Одно из наиболее примечательных событий в жизни Гашека тех лет, получившее широкий общественный резонанс и надолго оставшееся в памяти пражан, была кампания по выборам в австрийский парламент, которую проводила весной 1911 года созданная Гашеком и его друзьями так называемая партия умеренного прогресса в рамках закона.
Это была остроумная и злая пародия на большинство тогдашних политических партий Чехии, да и вообще на всю политическую обстановку в стране.
Оппортунизм социал-демократии, ура-патриотизм младочехов, трусость масариковской «реалистической» партии, «научно» обосновывающей свое бездействие идеей «естественного развития», — все это нашло свое сатирическое воплощение как в самом названии «партии», ее «Манифесте», в характере проводимых «партией» предвыборных собраний, так и в выступлениях на них ее кандидата Гашека.
Гашек рубил сплеча, нередко задевая и тех, кто мог бы стать или фактически был его союзником в борьбе против реакции, например, левое крыло социал-демократической молодежи.
Об истории «партии» Гашек в 1912 году написал книгу (см. т. 5 наст.
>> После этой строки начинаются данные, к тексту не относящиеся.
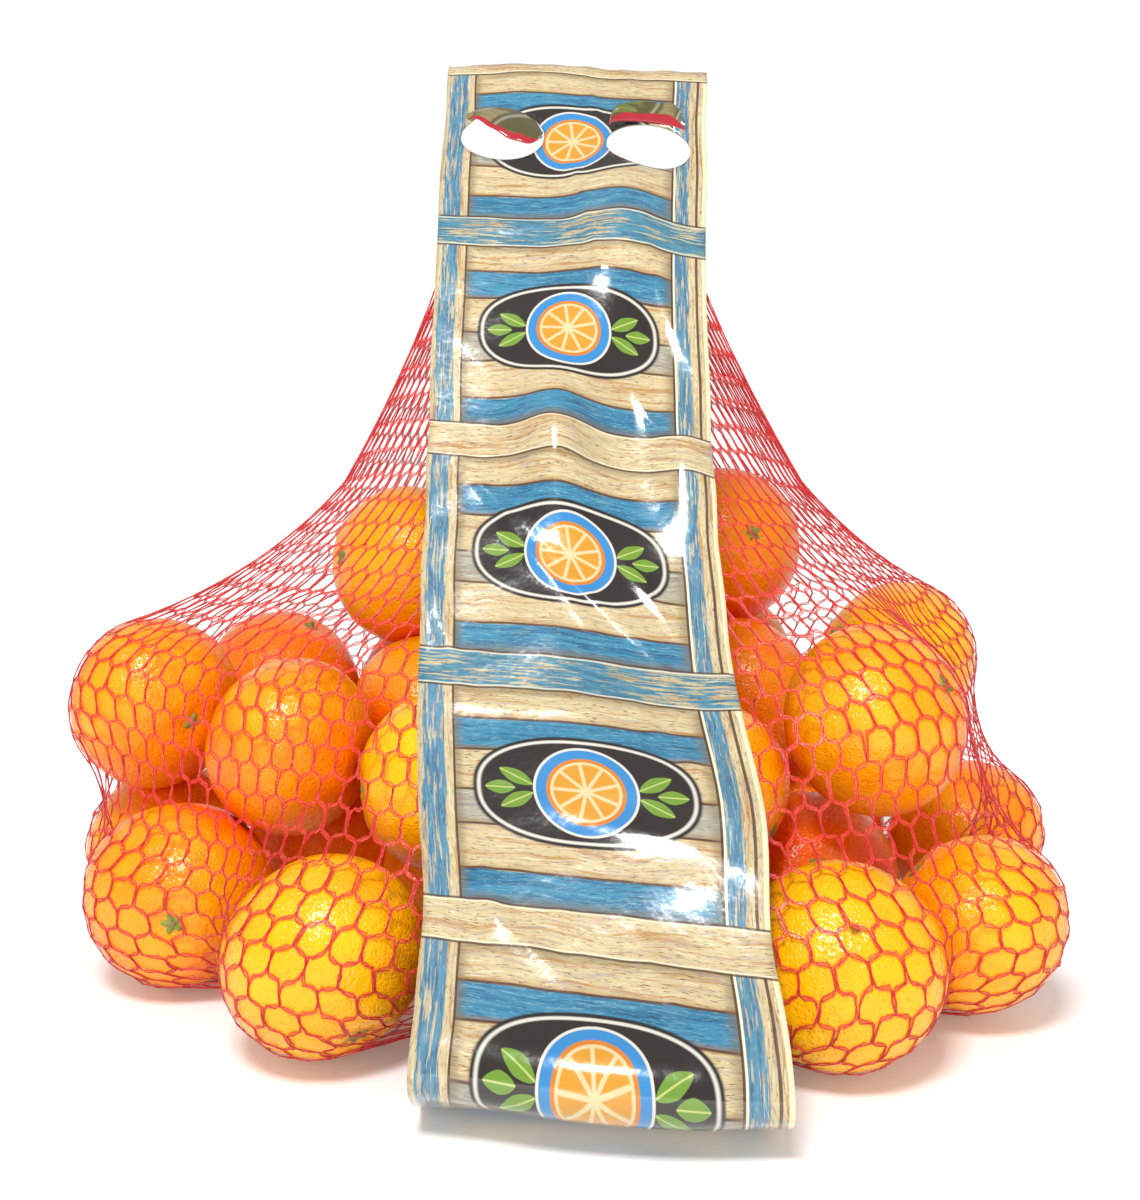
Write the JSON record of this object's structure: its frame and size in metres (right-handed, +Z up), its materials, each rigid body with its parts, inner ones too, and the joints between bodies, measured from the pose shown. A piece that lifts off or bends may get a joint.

Собр. соч.).
Бурная деятельность Гашека в партии умеренного прогресса ни в какой степени не могла ему помочь обеспечить себе постоянное место работы. Почти весь 1911 год Гашек оставался безработным, и только осенью ему удалось устроиться репортером в газету национально-социальной партии «Ческе слово» («Чешское слово»).
Но и здесь он не удержался. Направленный редакцией на собрание бастующих пражских трамвайщиков, Гашек встал на сторону забастовщиков, обвинив профсоюзных вожаков (деятелей национально-социальной партии, ратующих за прекращение забастовки) в сговоре с предпринимателями и предательстве интересов рабочих.
Разумеется, он тут же был уволен.
Позднее в фельетоне «Как я выбыл из национально-социальной партии» он подробно рассказал об этом случае.
Все эти катастрофы, усугубляемые его неупорядоченной жизнью, не могли способствовать благополучию в семье. В апреле 1912 года, вскоре после рождения сына, Ярмила уходит к родителям.